A death claim, a house destroyed by fire, a flood that wipes out a business - these are moments of vulnerability. They require empathy, reassurance and human judgement. Technology should create space for this human touch, not eliminate it.
The future model, therefore, is coexistence. Automate the predictable and repetitive; and preserve human engagement where emotion and complexity intersect.
The hyper-personalisation dilemma
The industry now stands on the cusp of hyper-personalisation. With vast datasets and advanced analytics, insurers can tailor products and pricing with remarkable precision.
But with data abundance comes responsibility.
Consumers are increasingly sensitive to how their information is collected, analysed and used. Privacy concerns and ethical AI considerations are no longer peripheral issues; they are central to trust.

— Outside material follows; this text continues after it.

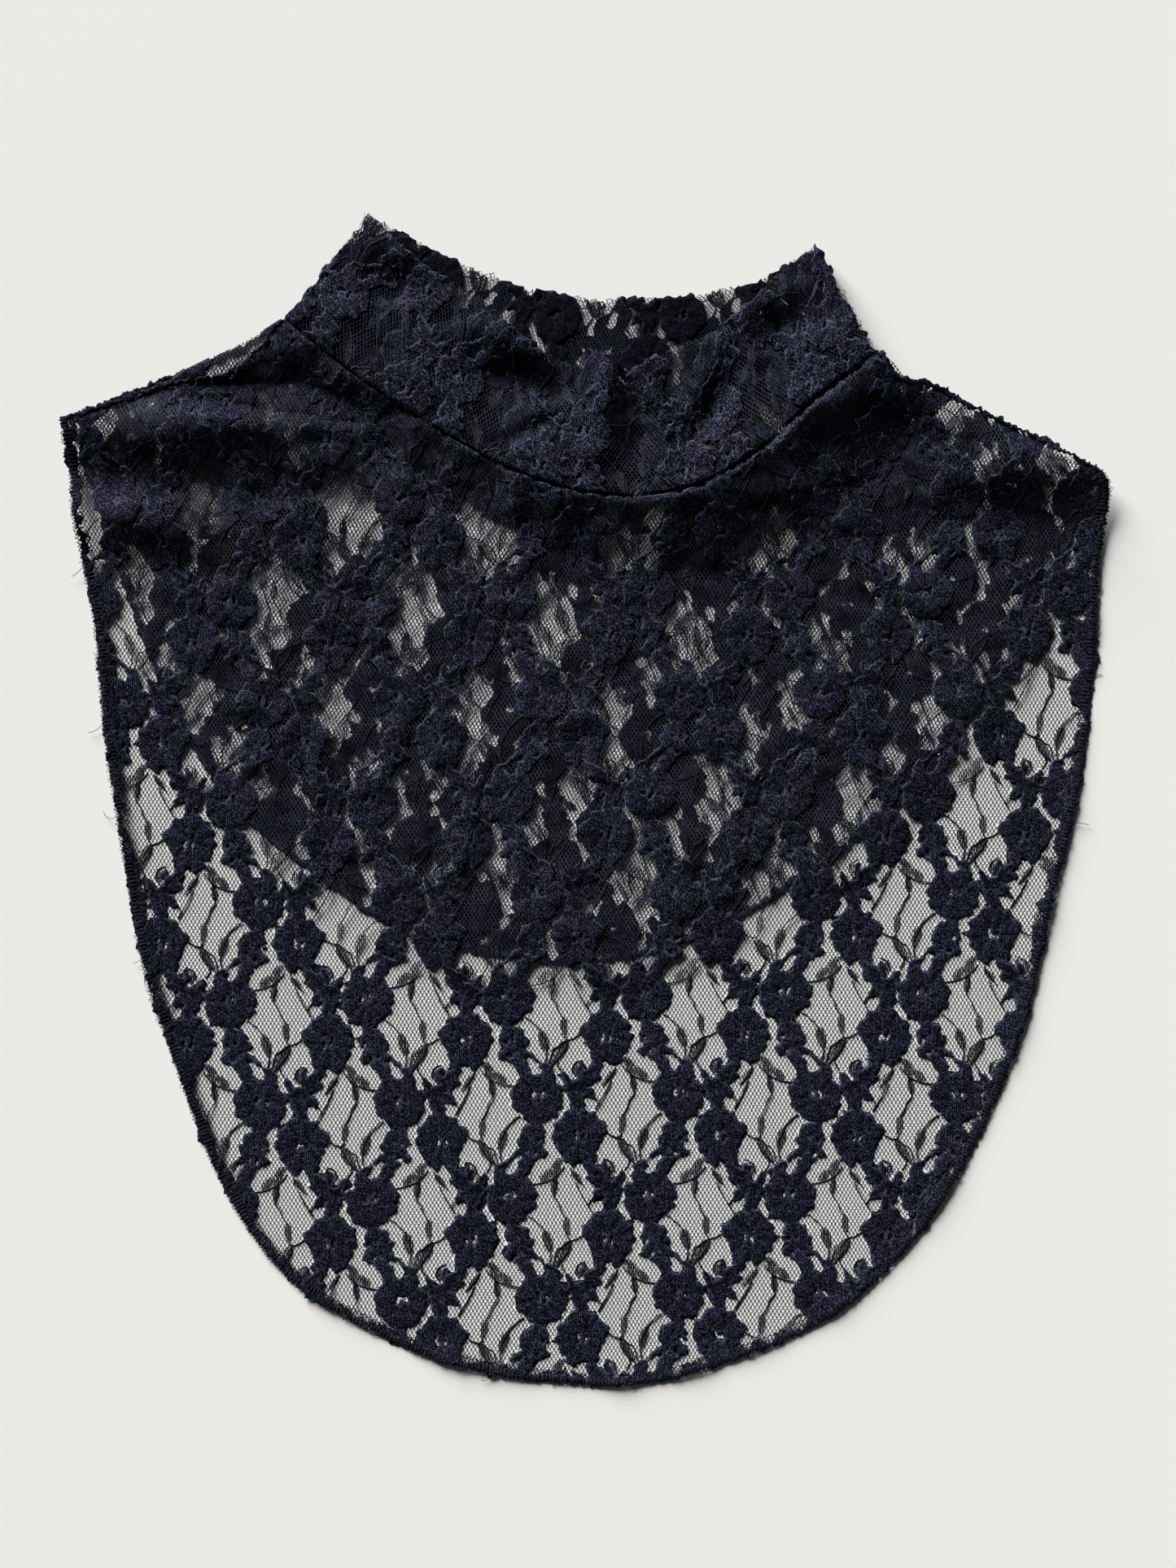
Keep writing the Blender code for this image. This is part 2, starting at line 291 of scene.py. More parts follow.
COLLAR_CREASES = (
    (-76, 182, -56, 171, 13, -4.4), (-84, 168, -66, 157, 6, 1.6), (-40, 162, -20, 153, 7, 2.6),
    (-35, 145, -6, 139, 11, -5.8), (-29, 121, -9, 131, 4, -1.8), (8, 160, 9, 120, 9, 5.2),
    (26, 146, 27, 134, 8, -1.2), (50, 148, 38, 122, 7, -4.2), (60, 157, 78, 168, 10, -4.6),
)

# The share of its height that a crease has at its ends, and how low the front's troughs go at most
CREASE_ENDS = 0.35
LOWEST_CREASE = -0.3

# Where the front lies on the back: how it passes into its single part, which is lower and smoother
DOUBLED_BEYOND = 2.0
DOUBLED_WIDTH = 12.0
LOWER_WHERE_DOUBLED = -0.5
SINGLE_SINK = 0.42
SINGLE_WAVES = 0.2

# The front is high just below the neck seam and falls away from it; and the roll of the collar over it
SEAM_RIDGE = 9.6
SEAM_RIDGE_RIGHT = 2.8
SEAM_RIDGE_LEFT = -2.4
SEAM_HOLD = 0.6
SEAM_RIDGE_AT = 1.1
SEAM_FALL = 21.0
SEAM_FALL_RIGHT = 9.0
SEAM_FALL_LEFT = -7.0
SEAM_STEEPNESS = 1.25
SEAM_TURN = 60.0
SEAM_SINK = 0.4
SEAM_SINK_WIDTH = 3.0
COLLAR_LIFT = 3.2
COLLAR_LIFT_RIGHT = 2.0
COLLAR_ROLL = 4.0
COLLAR_ROLL_AT = 1.0
COLLAR_ROLL_FALL = 24.0
HEM_LIFT = 0.9
HEM_LIFT_WIDTH = 9.0

# An extra layer of the front's cloth beside the neck: partly the cloth folded under itself and the seam's
# allowance, partly a sheet that darkens where shade falls. Its free edge, from the left shoulder round below
# the neck to the right side of the neck, x, y
NECK_TUCK_AND_SHADE = (
    (-170, 130), (-170, 110), (-150, 91), (-122, 90), (-104, 98), (-84, 103), (-62, 106), (-40, 100),
    (-10, 91), (18, 90), (44, 94), (64, 103), (88, 103), (112, 98), (142, 95), (160, 99), (150, 110),
    (124, 118), (115, 130), (110, 142),
)
TUCK_AND_SHADE_DEPTH = 1.25

# Fine wrinkles: how many waves, their lengths from and to, and their height
WRINKLES = (
    (16, 9.0, 22.0, 0.36),
    (16, 4.0, 8.0, 0.06),
)
COLLAR_WRINKLES = (
    (16, 8.0, 18.0, 0.20),
    (20, 3.5, 6.0, 0.05),
)
HEM_CURLS = (
    (12, 14.0, 45.0, 0.8),
)
EDGE_BUMPS = (
    (10, 2.5, 5.0, 0.35),
    (8, 7.0, 14.0, 0.30),
)
EDGE_BUMP_REACH = 4.0

# Yarns: name, then the colours of its darkest, middle and lightest fibres
YARNS = (
    ("navy_lace", (0.0004, 0.0004, 0.0012), (0.0058, 0.0061, 0.0120), (0.086, 0.092, 0.146)),
    # Painted light and shade: the collar's copy of the lace, with lighter lights and a darker body
    ("collar_painted_light_lace", (0.0003, 0.0003, 0.0009), (0.0026, 0.0028, 0.0060), (0.106, 0.114, 0.182)),
    # Painted shade: the same lace darkened for the back and the collar's back half, which lie in shade
    ("inner_lace", (0.0003, 0.0003, 0.0008), (0.0024, 0.0026, 0.005), (0.022, 0.024, 0.040)),
    ("navy_edging", (0.0004, 0.0004, 0.0012), (0.0050, 0.0053, 0.0100), (0.070, 0.075, 0.118)),
)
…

The balance lies in transparency and consent. Customers must understand what data is being used and why. Algorithms must be auditable and free from bias. Regulators and industry participants need ongoing dialogue about the guardrails that protect individuals without stifling experimentation.
Hyper-personalisation should not become hyper-surveillance. The objective is relevance and fairness - not exploitation.
Ownership of risk
Digital tools, mobile ecosystems and real-time analytics are enabling customers to participate more actively in shaping their risk profiles. Whether it's car cover, adjusting household insurance or building credit through daily transactions, the customer is no longer a passive recipient.
Across Africa's diverse regulatory and technological landscapes, the common thread is empowerment. The task for insurers is to harness automation for efficiency, preserve humanity for moments that matter and work constructively with regulators to create environments where innovation can thrive responsibly.
If that balance is struck, the industry will not only become more efficient, it will become more aligned with the lives it seeks to protect.
*Pravin Kalpage is the CEO of Hollard International.